§ **OBJECTIVE**: Can you copy the lines from the one that contains "Keep writing the" through the end of the material below, exactly and with nothing else?
** begin MATERIALS PROVIDED **
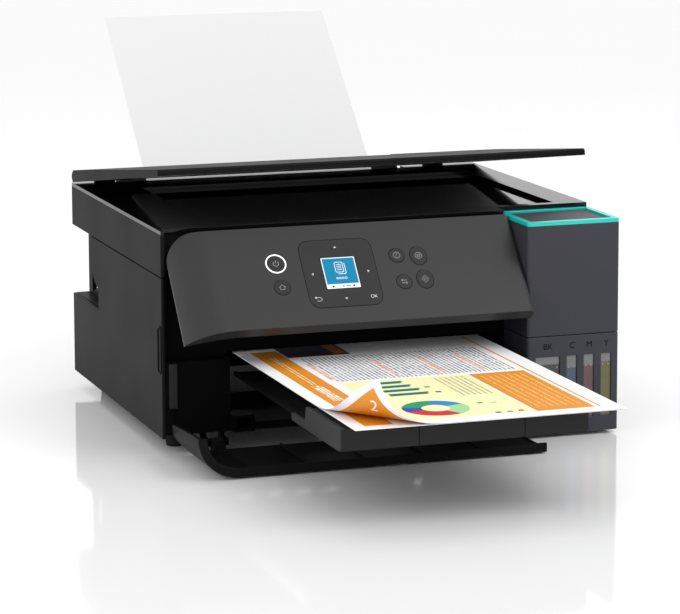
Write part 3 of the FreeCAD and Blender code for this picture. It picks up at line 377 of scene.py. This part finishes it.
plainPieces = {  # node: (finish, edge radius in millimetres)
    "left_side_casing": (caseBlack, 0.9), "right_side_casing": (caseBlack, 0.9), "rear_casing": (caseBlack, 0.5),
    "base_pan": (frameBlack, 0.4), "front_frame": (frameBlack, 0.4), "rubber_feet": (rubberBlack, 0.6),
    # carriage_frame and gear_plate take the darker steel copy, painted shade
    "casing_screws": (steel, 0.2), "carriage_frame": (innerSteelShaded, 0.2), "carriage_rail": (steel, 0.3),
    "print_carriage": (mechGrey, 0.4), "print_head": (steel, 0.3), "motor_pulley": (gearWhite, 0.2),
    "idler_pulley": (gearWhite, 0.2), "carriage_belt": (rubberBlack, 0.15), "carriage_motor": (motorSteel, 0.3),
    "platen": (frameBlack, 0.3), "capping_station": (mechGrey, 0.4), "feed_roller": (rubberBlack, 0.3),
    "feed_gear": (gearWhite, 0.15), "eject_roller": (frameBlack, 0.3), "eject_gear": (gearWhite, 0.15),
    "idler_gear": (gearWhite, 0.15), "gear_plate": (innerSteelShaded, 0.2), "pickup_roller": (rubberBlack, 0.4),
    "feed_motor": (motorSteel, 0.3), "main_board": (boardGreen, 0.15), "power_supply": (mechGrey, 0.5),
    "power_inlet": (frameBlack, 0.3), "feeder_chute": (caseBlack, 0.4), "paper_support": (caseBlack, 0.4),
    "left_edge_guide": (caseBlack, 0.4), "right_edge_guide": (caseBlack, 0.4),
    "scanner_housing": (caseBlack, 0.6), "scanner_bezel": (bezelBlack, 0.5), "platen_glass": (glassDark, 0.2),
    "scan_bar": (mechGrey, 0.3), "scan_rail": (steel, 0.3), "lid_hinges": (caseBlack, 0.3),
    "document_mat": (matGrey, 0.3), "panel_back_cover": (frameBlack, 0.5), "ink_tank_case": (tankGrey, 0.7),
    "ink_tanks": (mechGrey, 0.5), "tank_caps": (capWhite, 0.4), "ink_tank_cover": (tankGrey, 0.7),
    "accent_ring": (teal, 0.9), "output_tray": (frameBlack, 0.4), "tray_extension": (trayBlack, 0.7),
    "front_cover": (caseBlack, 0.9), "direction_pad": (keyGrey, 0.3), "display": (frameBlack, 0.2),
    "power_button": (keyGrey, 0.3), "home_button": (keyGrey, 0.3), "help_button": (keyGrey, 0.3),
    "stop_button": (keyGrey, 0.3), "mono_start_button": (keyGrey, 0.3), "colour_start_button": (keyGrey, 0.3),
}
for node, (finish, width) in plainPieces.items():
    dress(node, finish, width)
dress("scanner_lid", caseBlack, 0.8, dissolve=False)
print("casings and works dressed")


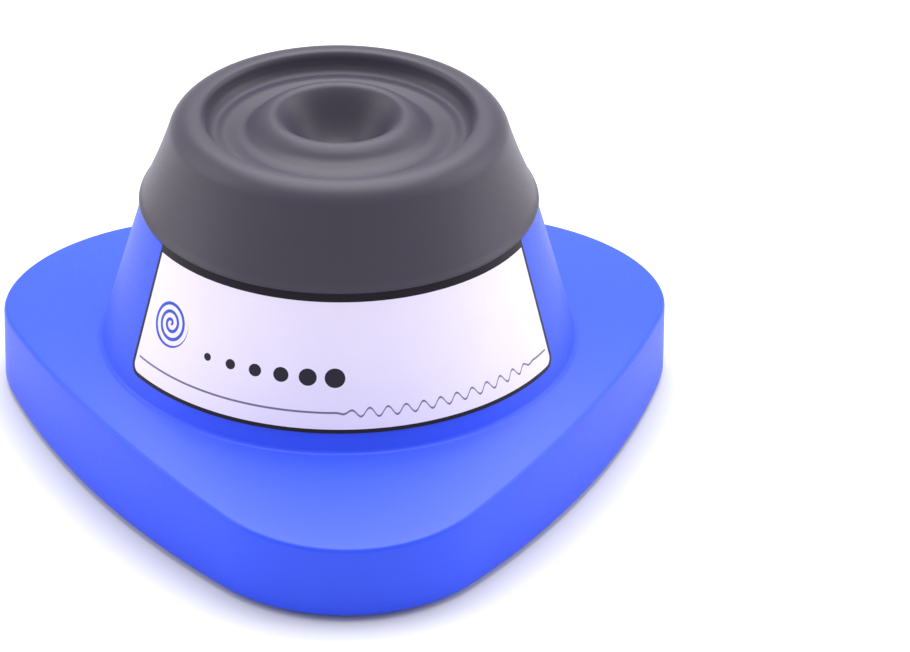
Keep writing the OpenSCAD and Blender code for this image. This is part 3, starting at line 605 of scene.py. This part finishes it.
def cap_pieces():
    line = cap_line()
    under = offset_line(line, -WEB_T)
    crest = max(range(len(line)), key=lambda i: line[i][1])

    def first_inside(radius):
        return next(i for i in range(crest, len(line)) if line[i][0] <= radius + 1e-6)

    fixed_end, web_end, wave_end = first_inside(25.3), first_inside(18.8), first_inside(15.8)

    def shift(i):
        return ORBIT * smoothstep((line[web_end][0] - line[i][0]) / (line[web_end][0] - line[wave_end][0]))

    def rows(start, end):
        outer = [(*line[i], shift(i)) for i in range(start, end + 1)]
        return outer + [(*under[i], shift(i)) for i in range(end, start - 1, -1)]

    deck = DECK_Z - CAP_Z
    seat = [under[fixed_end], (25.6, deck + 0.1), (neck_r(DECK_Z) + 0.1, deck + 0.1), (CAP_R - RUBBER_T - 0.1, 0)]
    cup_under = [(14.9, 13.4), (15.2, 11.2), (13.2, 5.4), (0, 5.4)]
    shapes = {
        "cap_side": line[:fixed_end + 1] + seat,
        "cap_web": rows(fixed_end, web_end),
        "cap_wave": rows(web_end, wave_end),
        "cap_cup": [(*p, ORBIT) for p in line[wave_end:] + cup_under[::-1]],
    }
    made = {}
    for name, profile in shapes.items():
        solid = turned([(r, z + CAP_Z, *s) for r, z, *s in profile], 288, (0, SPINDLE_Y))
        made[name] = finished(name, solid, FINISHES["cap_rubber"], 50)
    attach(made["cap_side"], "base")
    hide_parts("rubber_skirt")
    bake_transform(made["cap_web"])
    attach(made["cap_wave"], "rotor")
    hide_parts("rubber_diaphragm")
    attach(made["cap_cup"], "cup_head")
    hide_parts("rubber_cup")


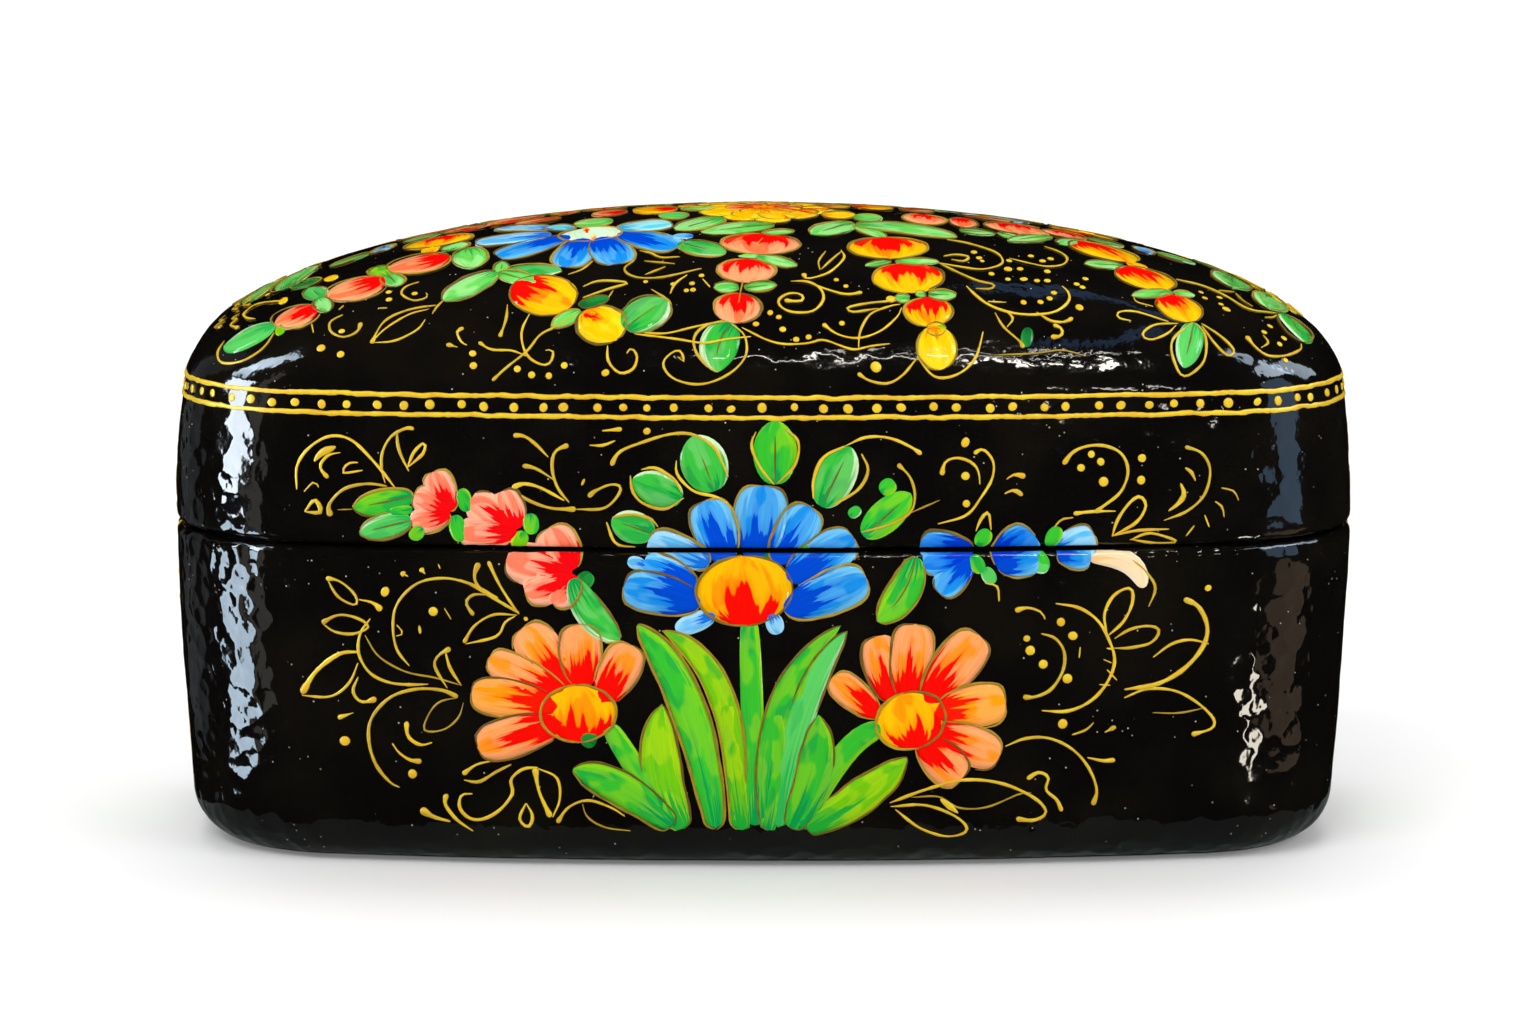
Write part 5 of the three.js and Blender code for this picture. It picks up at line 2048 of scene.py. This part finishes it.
** end MATERIALS PROVIDED **
§ **THE SOLUTION**:
Keep writing the OpenSCAD and Blender code for this image. This is part 3, starting at line 605 of scene.py. This part finishes it.
def cap_pieces():
    line = cap_line()
    under = offset_line(line, -WEB_T)
    crest = max(range(len(line)), key=lambda i: line[i][1])

    def first_inside(radius):
        return next(i for i in range(crest, len(line)) if line[i][0] <= radius + 1e-6)

    fixed_end, web_end, wave_end = first_inside(25.3), first_inside(18.8), first_inside(15.8)

    def shift(i):
        return ORBIT * smoothstep((line[web_end][0] - line[i][0]) / (line[web_end][0] - line[wave_end][0]))

    def rows(start, end):
        outer = [(*line[i], shift(i)) for i in range(start, end + 1)]
        return outer + [(*under[i], shift(i)) for i in range(end, start - 1, -1)]

    deck = DECK_Z - CAP_Z
    seat = [under[fixed_end], (25.6, deck + 0.1), (neck_r(DECK_Z) + 0.1, deck + 0.1), (CAP_R - RUBBER_T - 0.1, 0)]
    cup_under = [(14.9, 13.4), (15.2, 11.2), (13.2, 5.4), (0, 5.4)]
    shapes = {
        "cap_side": line[:fixed_end + 1] + seat,
        "cap_web": rows(fixed_end, web_end),
        "cap_wave": rows(web_end, wave_end),
        "cap_cup": [(*p, ORBIT) for p in line[wave_end:] + cup_under[::-1]],
    }
    made = {}
    for name, profile in shapes.items():
        solid = turned([(r, z + CAP_Z, *s) for r, z, *s in profile], 288, (0, SPINDLE_Y))
        made[name] = finished(name, solid, FINISHES["cap_rubber"], 50)
    attach(made["cap_side"], "base")
    hide_parts("rubber_skirt")
    bake_transform(made["cap_web"])
    attach(made["cap_wave"], "rotor")
    hide_parts("rubber_diaphragm")
    attach(made["cap_cup"], "cup_head")
    hide_parts("rubber_cup")


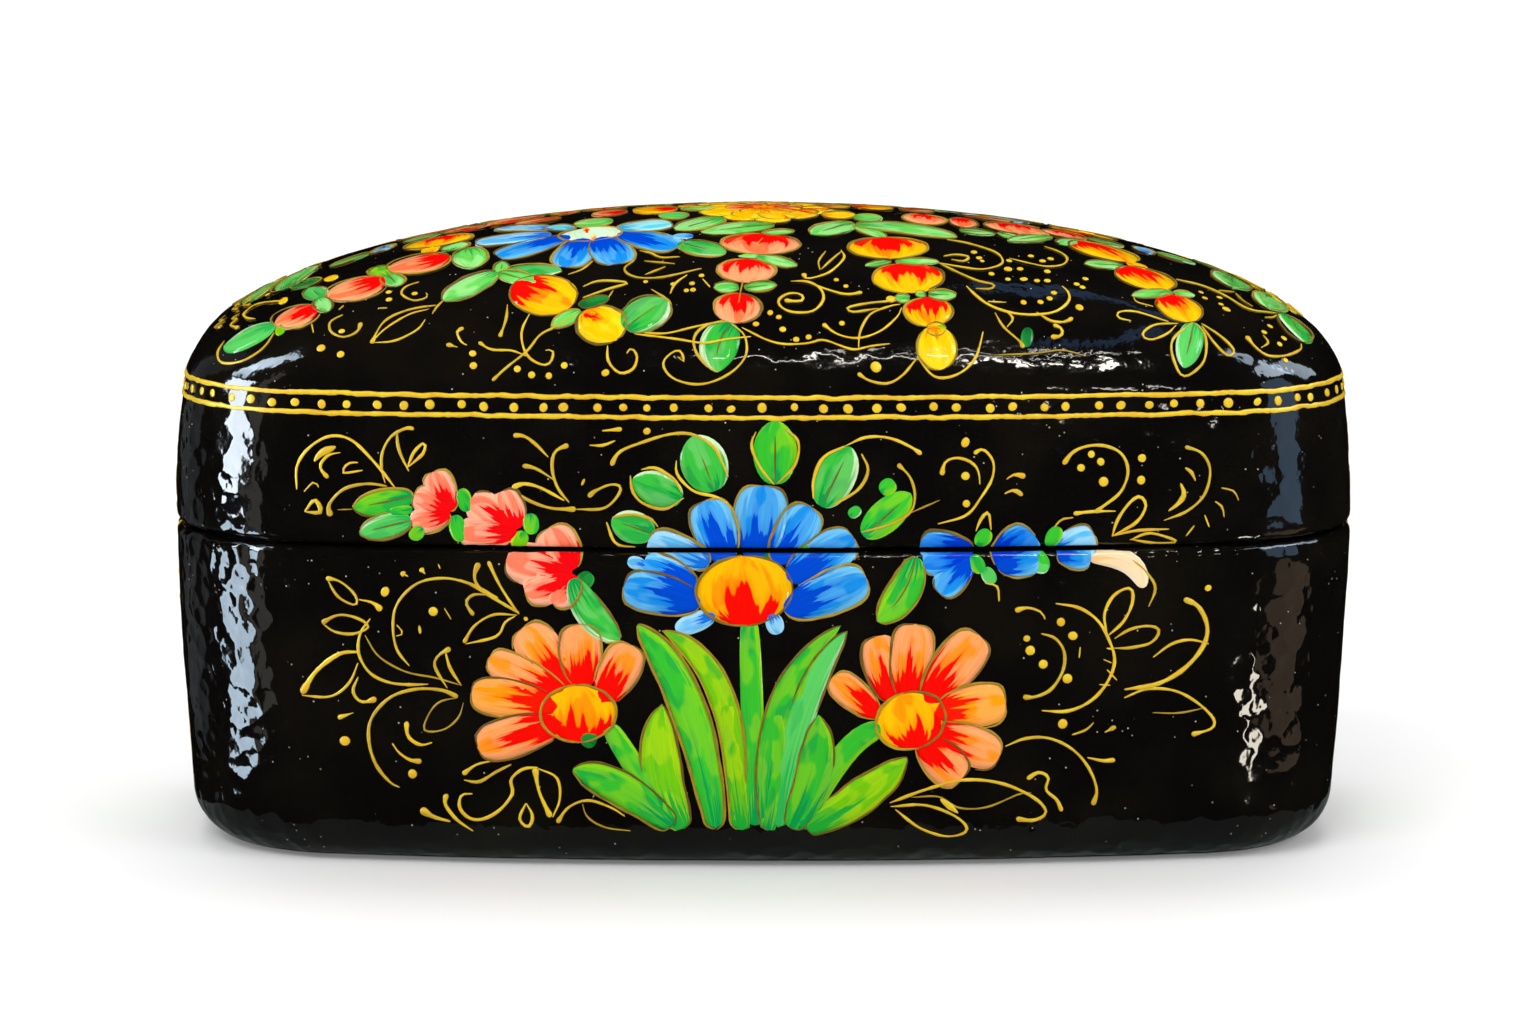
Write part 5 of the three.js and Blender code for this picture. It picks up at line 2048 of scene.py. This part finishes it.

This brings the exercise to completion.